I think if I were a Syrian, I’d be looking around for some new friends. This current crowd just isn’t measuring up in the amigo department. After all, if your BFF is Iran, it doesn’t take a PHD in WTF to figure out you’re in trouble. Meanwhile, when two superpowers (one past, one future) are playing nice with you and nasty with the UN, I’d be counting the silverware. No accusations, but the last time the Russians went all warm and fuzzy in the Middle East, Gamal Nasser was building the Aswan dam. And China’s newfound foreign muscle needs no introduction. Something’s rotten in Damascus. I’m not sure what it is, but I’ll bet Syrian pounds to a pile of camel poop it’s not going to go well for the average guy on that Arab street.
Despite what most second tier Western diplomats will tell you, Syria is not on the top of anybody’s talking list right now. Even the big boys at the Tunis conference over the weekend didn’t have much to say. Of course, they made all the right noises: condemning the killing, promising aid and other such vagueries, but I imagine the afterhours parties were long on nuclear Iran and short on dead dissidents. It’s not that Syria isn’t sexy; what’s not to like about democracy going toe to toe with a ruthless dictator? Besides, it might only be Homs, but even the French have heard of the Alamo. The problem is deeper than that.
Just a little background. Less than a year ago, Sarkozy and his buddies couldn’t gas up the F-18s fast enough to go and knock the snot out of Muammar Gaddafi. They put on a textbook (limited) military campaign that surprised everybody, including me and Muammar. Now, another flowering of Arab Spring is raising its lovely head north of Damascus, but the day before yesterday, those same eager beavers, forgot where they put the launch keys. What gives? I’ll grant you, some of the hurtin’ they put on Gaddafi was payback for being a forty-year-on pain in the ass, but, in general, Western motivations in Libya were honest. Yeah, yeah, yeah; “Blood for Oil.” But I’ll let you in on a little secret: that Mad Men slogan is just another clever way to sell bumper stickers. I’m not naive enough to think Libyan oil wasn’t an issue, but for all those who still believe in Santa Claus and the Great Satan, they both get their oil from Canada and the Saudis. The difference is Muammar didn’t have any friends left at the end, whereas Basher al-Assad still does — and they’re walking with a swagger these days.
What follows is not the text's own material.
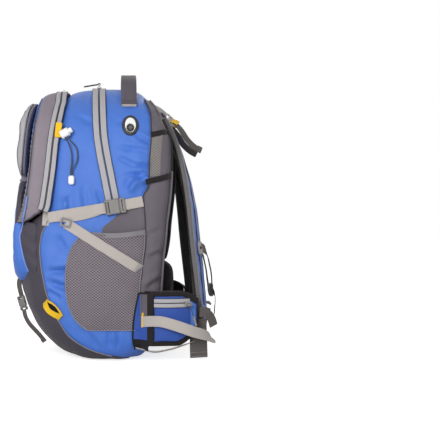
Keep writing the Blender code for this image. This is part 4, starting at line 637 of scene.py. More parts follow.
def rounded(width, height, radius, corner=4):
    """Outline of a rounded rectangle."""
    points = []
    for turn, (sx, sy) in enumerate(((1, 1), (-1, 1), (-1, -1), (1, -1))):
        for step in range(corner + 1):
            angle = math.pi / 2 * (turn + step / corner)
            points.append((sx * (width / 2 - radius) + radius * math.cos(angle),
                           sy * (height / 2 - radius) + radius * math.sin(angle)))
    return points


def copied(name, source, old_seat, new_seat, scale, body):
    """A second moulding like a frame piece, at another size and place."""
    obj = added(name, frame["nodes"][source].data.copy())
    obj.data.transform(new_seat @ Matrix.Scale(scale, 4) @ old_seat.inverted())
    dress(obj, "plastic", 0.0003)
    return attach(obj, body)


def dress(obj, key, edge=0.0):
    """Gives a moulding its finish and rounds its edges."""
    obj.data.materials.clear()
    obj.data.materials.append(M[key])
    if edge:
        step = obj.modifiers.new("rounding", "BEVEL")
        step.width, step.segments, step.limit_method, step.angle_limit = edge, 2, "ANGLE", math.radians(35)
    obj.data.shade_smooth()
    obj.data.set_sharp_from_angle(angle=math.radians(35))
    return obj


# ---------------------------------------------------------------- simulation
def puffed(obj, pinned, pressure=4.0, cap=0.006, voxel=0.0050, steps=18, stiff=8.0):
    """Swells a padded piece with Blender's cloth and keeps the result as its mesh.

    pinned(points) says, for drawing-frame points, how firmly each is held, from 0 to 1.
    """
    kept = [slot.material for slot in obj.material_slots]
    remesh = obj.modifiers.new("even", "REMESH")
    remesh.mode, remesh.voxel_size = "VOXEL", voxel
    bpy.context.view_layer.update()
    mesh = bpy.data.meshes.new_from_object(obj.evaluated_get(bpy.context.evaluated_depsgraph_get()))
    obj.modifiers.clear()
    obj.data = mesh
    start = np.array([v.co for v in mesh.vertices])
    group = obj.vertex_groups.new(name="held")
    for i, hold in enumerate(pinned(start - (0, DY, 0))):
        group.add([i], float(hold), "REPLACE")
    step = obj.modifiers.new("cloth", "CLOTH")
    rules = step.settings
    rules.quality, rules.mass = 6, 0.25
    rules.tension_stiffness = rules.compression_stiffness = stiff
    rules.shear_stiffness, rules.bending_stiffness = stiff, 0.4
    rules.use_pressure, rules.uniform_pressure_force = True, pressure
    rules.effector_weights.gravity = 0
    rules.vertex_group_mass, rules.pin_stiffness = "held", 2.0
    step.collision_settings.use_collision = False
    step.point_cache.frame_start, step.point_cache.frame_end = 1, steps
    for number in range(1, steps + 1):
        bpy.context.scene.frame_set(number)
    moved = obj.evaluated_get(bpy.context.evaluated_depsgraph_get()).data
    end = np.array([v.co for v in moved.vertices])
    shift = end - start
    far = np.linalg.norm(shift, axis=1, keepdims=True)
    end = start + shift * np.minimum(1, cap / np.maximum(far, 1e-9))
    obj.modifiers.clear()
    obj.vertex_groups.clear()
    mesh.vertices.foreach_set("co", end.ravel())
    bpy.context.scene.frame_set(1)
    box_map(mesh)
    for material in kept:
        if material.name not in mesh.materials:
            mesh.materials.append(material)
    mesh.shade_smooth()
    finer = obj.modifiers.new("finer", "SUBSURF")
    finer.levels = finer.render_levels = 1
    return obj


def box_map(mesh):
    """Lays a weave in metres over a mesh that has lost its own map, by the way each face looks."""
    layer = mesh.uv_layers.get("cloth") or mesh.uv_layers.new(name="cloth")
    for face in mesh.polygons:
        n = [abs(c) for c in face.normal]
        a, b = ((1, 2), (0, 2), (0, 1))[n.index(max(n))]
        for loop in face.loop_indices:
            co = mesh.vertices[mesh.loops[loop].vertex_index].co
            layer.data[loop].uv = (co[a], co[b])
    mesh.update()


def repaint(obj, keys, choose):
    """Gives each face of a piece the finish that choose(centre, normal) names, in the drawing frame."""
    mesh = obj.data
    mesh.materials.clear()
    for key in keys:
        mesh.materials.append(M[key])
    for face in mesh.polygons:
        c = face.center
        face.material_index = choose((c.x, c.y - DY, c.z), face.normal)
    return obj


# ---------------------------------------------------------------- the shell
def levels(low, high, count, form=main):
    """Heights between two levels, evenly spaced along the form's own curve."""
    run = np.concatenate([[0], np.hypot(np.hypot(np.diff(form.z), np.diff(form.half)),
                                        np.diff(form.back)).cumsum()])
    a, b = np.interp([low, high], form.z, run)
    return np.interp(np.linspace(a, b, count), run, form.z)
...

Remember when you where in high school and there was that nasty kid most people avoided? The one who thought it was funny to hold the washroom door closed or spray Coke™ on the back of your head? The guy whose face still says, “Oh, yeah! Him.” in the Yearbook. Then there were those rowdy kids who had their lockers at the end of the hall, the ones the Glee Club and the cheerleader crowd stayed away from. They weren’t really hardcore but nobody messed with them ‘cause they had a bad reputation, kinda like Kenickie and Rizzo from Grease. Well, if the world were just a great big high school (and I’m not saying it isn’t) Syria is that nasty kid. But instead of being a jerk all by himself, he decided to suck up to the rough bunch down the hall. He doesn’t really belong to that group, but they don’t mind him hanging around. In a nutshell, Syria thinks it can get away with all kinds of idiot antics because it has some tough friends.
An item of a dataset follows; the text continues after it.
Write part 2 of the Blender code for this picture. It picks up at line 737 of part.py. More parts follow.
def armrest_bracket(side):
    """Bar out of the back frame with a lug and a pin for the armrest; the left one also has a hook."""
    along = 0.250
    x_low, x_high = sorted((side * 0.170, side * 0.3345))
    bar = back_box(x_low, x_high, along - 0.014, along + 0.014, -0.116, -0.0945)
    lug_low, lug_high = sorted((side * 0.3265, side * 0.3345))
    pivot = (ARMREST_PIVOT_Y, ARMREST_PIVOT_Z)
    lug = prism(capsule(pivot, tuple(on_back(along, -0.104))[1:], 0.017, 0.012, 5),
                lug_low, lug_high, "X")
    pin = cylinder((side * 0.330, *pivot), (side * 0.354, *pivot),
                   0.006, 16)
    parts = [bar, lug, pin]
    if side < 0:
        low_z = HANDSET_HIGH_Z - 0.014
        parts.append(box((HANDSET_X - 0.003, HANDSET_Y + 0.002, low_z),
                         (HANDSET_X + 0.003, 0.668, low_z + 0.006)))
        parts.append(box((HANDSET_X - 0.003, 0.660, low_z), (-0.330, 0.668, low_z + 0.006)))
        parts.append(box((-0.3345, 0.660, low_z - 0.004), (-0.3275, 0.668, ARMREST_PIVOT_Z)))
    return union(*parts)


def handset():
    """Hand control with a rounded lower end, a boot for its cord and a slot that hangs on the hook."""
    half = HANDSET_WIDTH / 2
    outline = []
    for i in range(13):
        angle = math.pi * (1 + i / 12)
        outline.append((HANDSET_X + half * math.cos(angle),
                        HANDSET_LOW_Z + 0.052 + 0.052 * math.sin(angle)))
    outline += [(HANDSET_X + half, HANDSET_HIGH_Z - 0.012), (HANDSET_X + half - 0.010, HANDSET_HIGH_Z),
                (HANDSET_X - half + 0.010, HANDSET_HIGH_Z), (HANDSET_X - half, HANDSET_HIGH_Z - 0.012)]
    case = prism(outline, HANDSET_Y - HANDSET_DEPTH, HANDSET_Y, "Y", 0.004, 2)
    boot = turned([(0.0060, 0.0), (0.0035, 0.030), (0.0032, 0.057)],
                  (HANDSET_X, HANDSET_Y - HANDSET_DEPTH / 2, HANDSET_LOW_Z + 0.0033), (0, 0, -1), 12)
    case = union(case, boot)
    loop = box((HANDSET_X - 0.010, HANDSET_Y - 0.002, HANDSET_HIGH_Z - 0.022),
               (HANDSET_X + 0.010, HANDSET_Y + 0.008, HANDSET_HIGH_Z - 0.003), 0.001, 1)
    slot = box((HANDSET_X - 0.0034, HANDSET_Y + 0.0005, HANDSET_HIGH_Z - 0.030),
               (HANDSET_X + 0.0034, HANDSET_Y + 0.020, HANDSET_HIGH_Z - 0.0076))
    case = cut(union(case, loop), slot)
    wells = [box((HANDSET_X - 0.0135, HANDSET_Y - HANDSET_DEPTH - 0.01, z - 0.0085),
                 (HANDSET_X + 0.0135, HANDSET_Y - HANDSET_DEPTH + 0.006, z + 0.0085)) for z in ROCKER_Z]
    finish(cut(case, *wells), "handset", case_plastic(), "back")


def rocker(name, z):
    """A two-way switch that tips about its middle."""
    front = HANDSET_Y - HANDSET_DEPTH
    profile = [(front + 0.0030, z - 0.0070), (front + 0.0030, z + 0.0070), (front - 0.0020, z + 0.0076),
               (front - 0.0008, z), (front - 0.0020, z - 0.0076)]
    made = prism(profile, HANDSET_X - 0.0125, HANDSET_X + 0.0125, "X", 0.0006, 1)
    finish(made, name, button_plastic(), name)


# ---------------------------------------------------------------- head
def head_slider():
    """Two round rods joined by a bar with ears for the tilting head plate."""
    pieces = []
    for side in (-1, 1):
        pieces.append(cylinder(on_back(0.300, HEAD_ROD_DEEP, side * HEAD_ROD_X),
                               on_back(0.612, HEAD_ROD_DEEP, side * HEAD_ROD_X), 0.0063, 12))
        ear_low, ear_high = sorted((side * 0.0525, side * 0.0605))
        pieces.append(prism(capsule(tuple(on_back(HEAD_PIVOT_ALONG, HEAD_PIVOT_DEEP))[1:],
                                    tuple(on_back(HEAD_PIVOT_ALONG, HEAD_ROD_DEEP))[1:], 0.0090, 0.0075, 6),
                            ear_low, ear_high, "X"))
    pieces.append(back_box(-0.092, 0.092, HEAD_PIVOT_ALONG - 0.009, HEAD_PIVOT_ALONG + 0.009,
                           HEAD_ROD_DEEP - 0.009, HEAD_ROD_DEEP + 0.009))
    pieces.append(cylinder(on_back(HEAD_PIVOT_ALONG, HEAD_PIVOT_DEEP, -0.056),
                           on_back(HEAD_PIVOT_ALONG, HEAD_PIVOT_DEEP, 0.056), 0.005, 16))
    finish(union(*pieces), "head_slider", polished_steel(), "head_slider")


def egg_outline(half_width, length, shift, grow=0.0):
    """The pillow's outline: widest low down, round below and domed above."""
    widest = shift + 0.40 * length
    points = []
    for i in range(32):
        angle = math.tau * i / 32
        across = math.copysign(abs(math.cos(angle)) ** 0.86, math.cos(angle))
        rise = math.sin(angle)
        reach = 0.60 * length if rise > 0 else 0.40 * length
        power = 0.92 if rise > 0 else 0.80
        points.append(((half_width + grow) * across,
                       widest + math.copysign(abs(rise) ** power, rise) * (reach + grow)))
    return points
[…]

Unfortunately, Bashar and his crew have forgotten the one essential element of friendship in the world of international relations: what do you bring to the table? It’s obvious. They don’t bring a lot. In the great scheme of things, Syria is pretty much a backwater and has been — ever since the Mongols burned it down in the 13th century. Its only claim to fame is the mess they’ve made of Lebanon and the always ill-tempered Hezbollah, both of whom are putting some distance between themselves and Damascus. Right now, China and Russia don’t mind that Syria is a thorn in the foot of the Western world. It suits them. However, that’s going to change. Eventually, Bashar’s going to be more trouble than he’s worth. When that happens, Syria will have even less to offer a burgeoning Asian Superpower, and I doubt very much that Vladimir Putin ever got any awards for being a nice guy. Bashar’s cling to power has a limited shelf life. Regardless of who he thinks his friends are, he’s not going to last anywhere near the Presidential term yesterday’s farce referendum gave him. When the proverbial ship hits the sand even his best buddy, Ahmadinejad, who has a few problems of his own, is going to make himself scarce.
The problem is, it isn’t Bashar who’s going to pay the price. (Although a show trail a la Hosni Mubarak would be nice.) It’ll be the ordinary Syrian, who doesn’t really know who his friends are anymore.